While many museum officials watched in horror as mobs and perhaps organized gangs rampaged through the museum's 18 galleries, seized objects on display, tore open steel cases, smashed statues and broke into storage vaults, officials now discount the first reports that the museum's entire collection of 170,000 objects had been lost. Some valuable objects were placed for safekeeping in the vaults of the Central Bank before the war; the bank was bombed and is in ruins, but officials say its vaults may have survived. Other objects were placed in the museum's own underground vaults; only when power was restored this week could curators begin assessing what was lost. Even in some of the looted galleries, a few stone statues are intact.

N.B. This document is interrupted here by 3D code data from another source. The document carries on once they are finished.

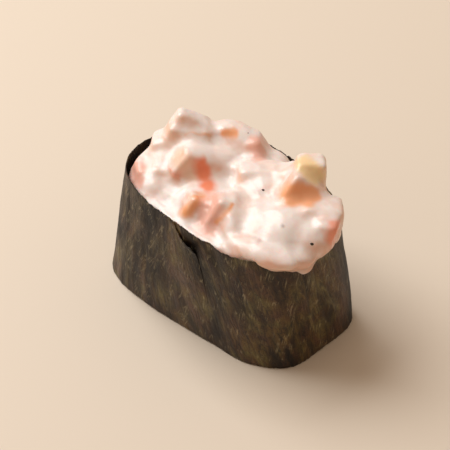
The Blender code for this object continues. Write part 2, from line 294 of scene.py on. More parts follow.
def make_lights():
    """A soft key from the left and behind, and a pale room that fills the near sides."""
    add_light("key", (-0.50, -0.06, 0.62), (0, 0, 0.03), 0.6, 6.2, "fdf9f7")
    world = bpy.data.worlds.new("room")
    world.use_nodes = True
    background = world.node_tree.nodes["Background"]
    background.inputs["Color"].default_value = (*linear("ffdfc4"), 1)
    background.inputs["Strength"].default_value = ROOM_STRENGTH
    bpy.context.scene.world = world
    bpy.context.scene.view_settings.view_transform = "Standard"


# Outline of the strip


def level_outline(angle, form):
    """Point of one level's outline: a superellipse with its own power for the ends and the sides."""
    c, s = np.cos(angle), np.sin(angle)
    along = np.sign(c) * np.abs(c) ** (2 / form["end_power"])
    across = np.sign(s) * np.abs(s) ** (2 / form["side_power"]) * (1 + form["taper"] * along)
    x, y = along * form["length"] / 2, across * form["width"] / 2
    turn_c, turn_s = math.cos(form["turn"]), math.sin(form["turn"])
    shift_x, shift_y = form["shift"]
    turned = [x * turn_c - y * turn_s + shift_x, x * turn_s + y * turn_c + shift_y]
    return np.stack(turned, axis=-1) * MM


def even_laps(samples=2001):
    """Lap fractions and angles whose points are evenly spaced round the middle of the strip."""
    angles = np.linspace(0, 2 * math.pi, samples)
    middle = (level_outline(angles, FOOT) + level_outline(angles, RIM)) / 2
    steps = np.linalg.norm(np.diff(middle, axis=0), axis=1)
    run = np.concatenate([[0.0], np.cumsum(steps)])
    return run / run[-1], angles


LAPS, LAP_ANGLES = even_laps()


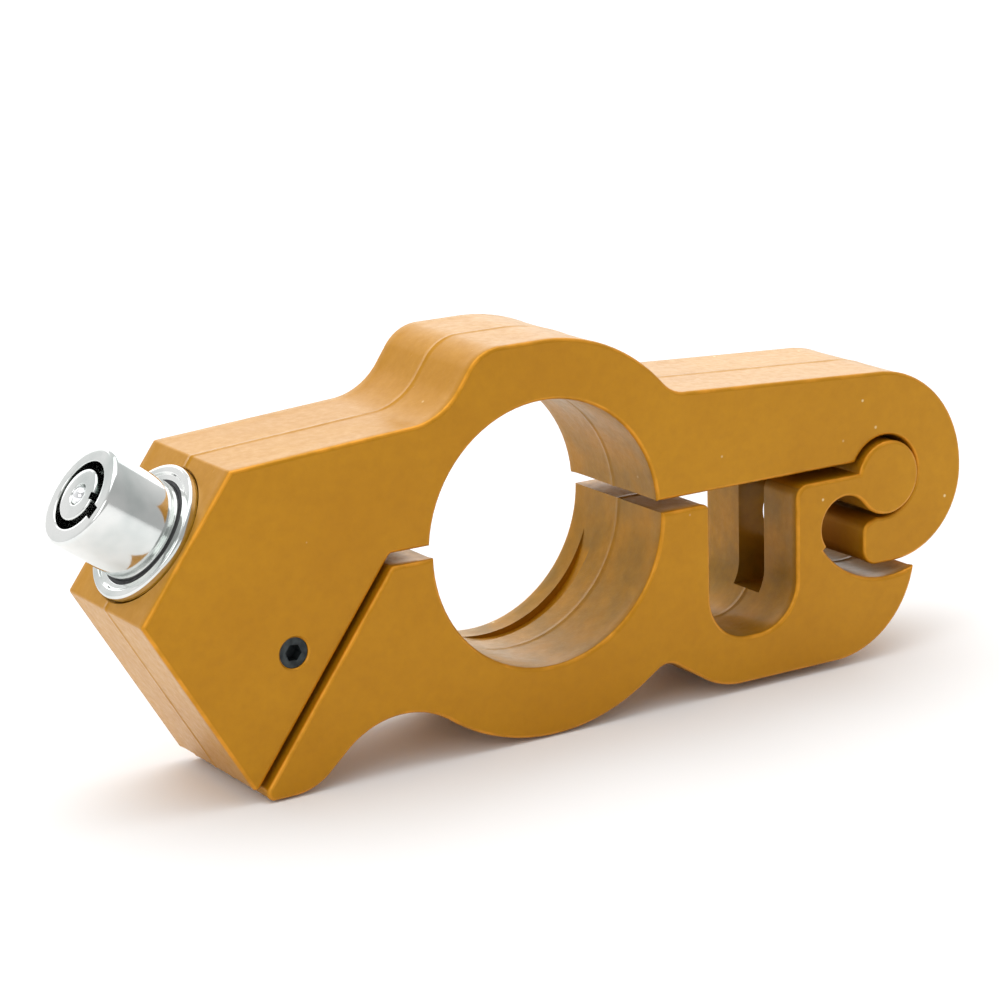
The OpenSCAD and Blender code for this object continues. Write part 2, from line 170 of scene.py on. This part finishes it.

Still more encouragingly, several hundred small objects — including a priceless statue of an Assyrian king from the ninth century B.C. — have been returned to the museum, in some cases by people who said they had taken the treasures to keep them out of the wrong hands. In addition, a steel case containing 465 small objects was confiscated by soldiers of the Iraqi National Congress and returned to the museum. But some items that have been handed back to the museum are copies. "One of the storerooms that was looted contained almost entirely documented authenticated copies," Colonel Bogdanos said. "I got six items today. They were all from the gift shop."
The difficulty in determining what is missing is compounded by the lack of a master list of the museum's collection. Although inventories survive, they were compiled department by department and not computerized. And in some cases, they are not complete. Nor is there a clear consensus about how much of the looting was organized. As evidence of a planned assault, museum officials say they found keys and glass-cutters. One official said he saw two "European looking" men enter the museum with the mob, point to various treasures and leave.
"Behind the looting there were wicked hands," Mr. Khalil said. "They took precious pieces and left less valuable ones."
For Mr. Limbert, the case is undecided. "One theory is that this was done by people who knew which were the best pieces and came equipped to get them," he said. "I'm told 27 pieces were taken from the actual galleries. But the other theory is that this was a smash-and-grab operation, mostly by people from the neighborhood. What supports this is that a lot of very good pieces have been returned. If you like conspiracy theories, you can go on forever here."
Much ado about very little.
Posted by:Steve

#2  Its surprising that the NY Times published it!
Posted by: Anonymous   2003-05-01 17:05:45  

#1  I imagine that this is being covered in depth by ... the BBC? (nope) ... LA Times ? (nope) ... NPR? (nope) ad nauseum.